I am very happy to follow up the specific point that the hon. Gentleman has raised, both directly and with the Under-Secretary, my hon. Friend the Member for Lewisham, East (Bridget Prentice), who is handling this matter.
I know that the hon. Gentleman shares our wish to see more purposeful activity in prison. He will be pleased, I am sure, to know that only yesterday I hosted a seminar in the Ministry of Justice with more than 60 employers to consider how they can link up with prison industries and provide skills and training in prison to help people to go through the gate to employment on leaving prison. That has been an important contribution, and a similar contribution has been made to managing drugs and drug use in prison, managing alcohol in prison and dealing with mental health in prison. Our objectives for 2009 are to improve our performance in all those areas in order to improve our reductions in reoffending across the board.
I shall have to write to the hon. Gentleman with the details. I shall do so, and of course place them on the record of the House at the same time.
Is the Lord High Chancellor aware that, before the dreadful case of baby P, the number of child protection cases brought by local authorities had fallen dramatically in the period since April this year, when court protection fees were increased from a flat £150 to £4,500? As a result, in London there has been something like a 40 per cent. drop in the number of child protection cases being brought. Does the Lord High Chancellor believe that that has anything to do with the huge, swingeing increase in the fees, for which local authorities have not been properly compensated?

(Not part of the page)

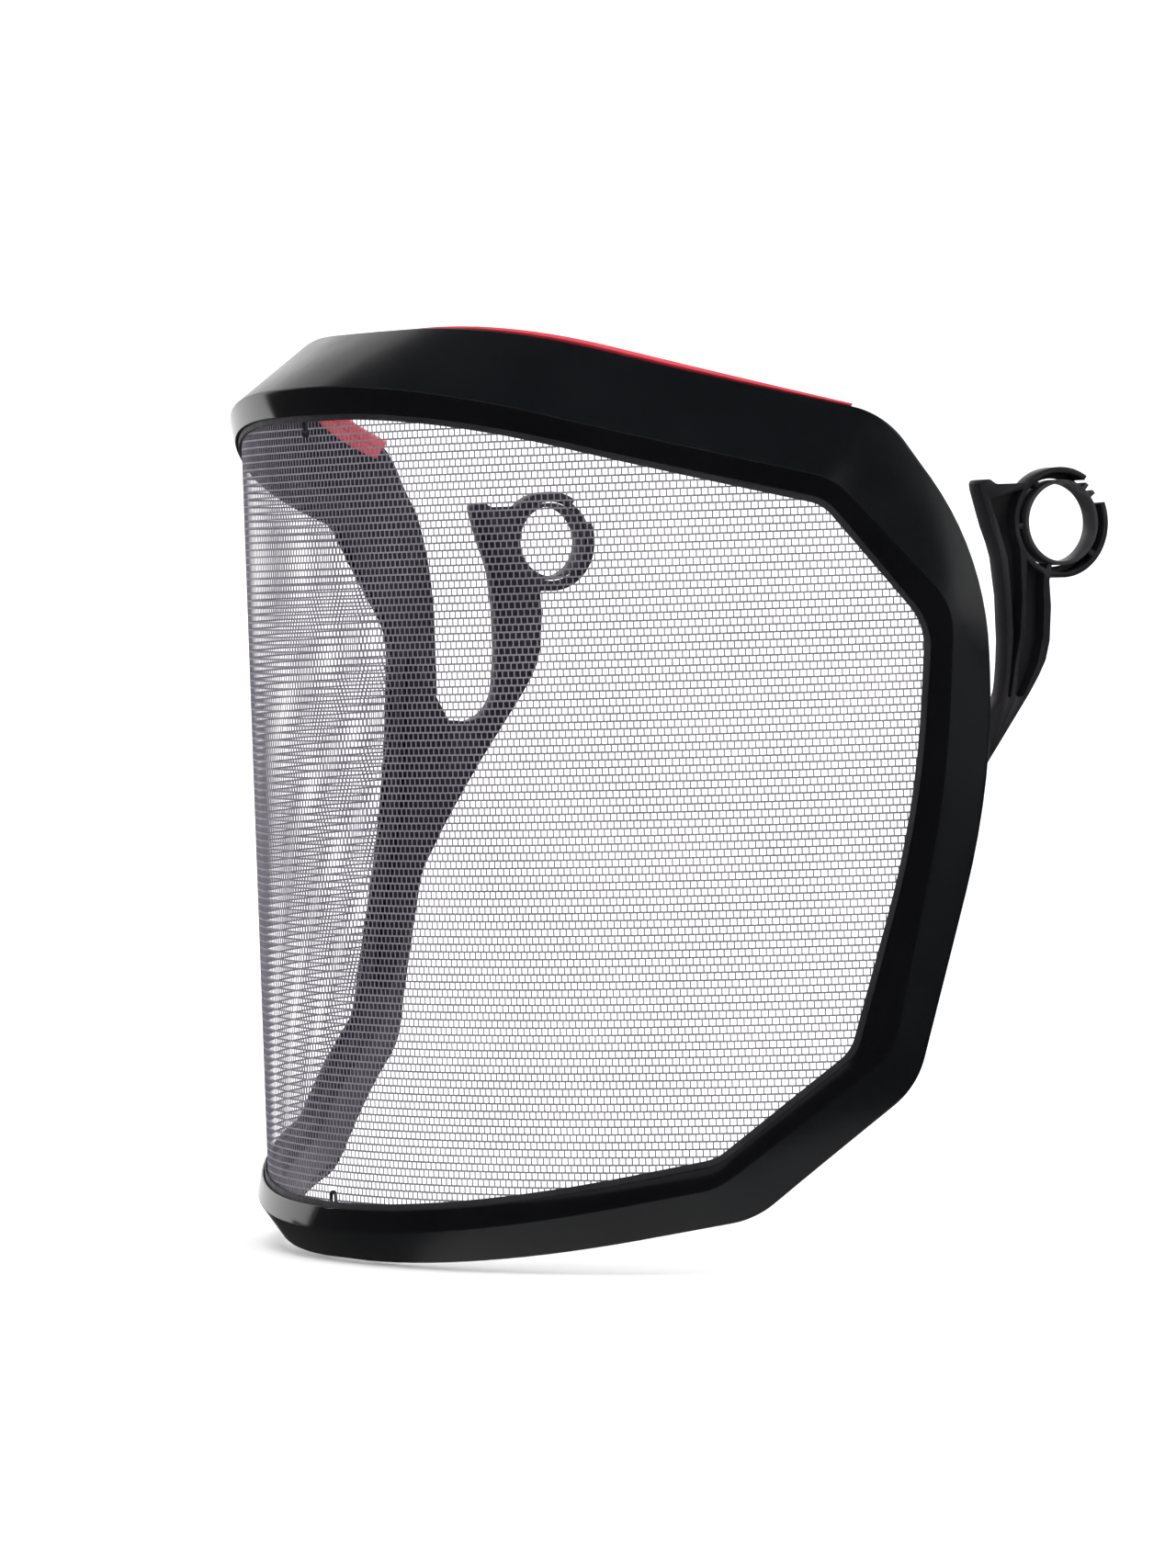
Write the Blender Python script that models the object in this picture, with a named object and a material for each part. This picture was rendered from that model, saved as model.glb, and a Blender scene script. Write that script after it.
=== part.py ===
"""Mesh face visor: a curved mesh screen clamped between an outer bezel and an inner carrier, with two arms.

Frame: the origin is the middle of the pivot axis, +X is the wearer's left, -Y is the front and +Z is up.
The screen is bent to an upright cylinder, so most pieces are drawn on that cylinder unrolled: s runs round
it from the front centre, z runs up, and r is the distance from the cylinder's axis. Sizes are millimetres.
"""

import math

import bmesh
import bpy
from mathutils import Matrix, Vector
from mathutils.geometry import intersect_line_line_2d

MM = 0.001
GAP = 0.3

# The cylinder that the screen is bent to, and the radius at which s is measured.
AXIS_Y = 6.9
UNROLL_RADIUS = 120.3

# Radii of the layers, from the inside out.
CARRIER_INNER = 117.3
CARRIER_OUTER = 119.3
MESH_INNER = 119.55
MESH_OUTER = 120.05
GASKET_INNER = 120.25
GASKET_OUTER = 120.7
LIP_INNER = 120.9
LIP_OUTER = 121.4
RIDGE_RADIUS = 122.3

# How far each layer reaches out from the window's edge, and the bezel's wall.
LIP_START = 1.3
GASKET_WIDTH = 5.2
MESH_EDGE = 4.9
CARRIER_START = 0.6
LIP_STEP = 5.8
BEZEL_WALL = 2.0
CARRIER_WALL = 2.0
WALL_GAP = 0.4
CARRIER_SHORT = 1.0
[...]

Absolutely not. First, local authorities have been compensated to the tune of £40 million a year for the next three years. Secondly, the number of child protection cases fell in April, before the fees came into effect, and again in May, after the fees came into effect. Thirdly, the number of child protection cases across the country is rising again. Fourthly, the Association of Directors of Social Services says that its members deny absolutely the suggestion that a local authority would not take a child protection case to court because of the size of the fee.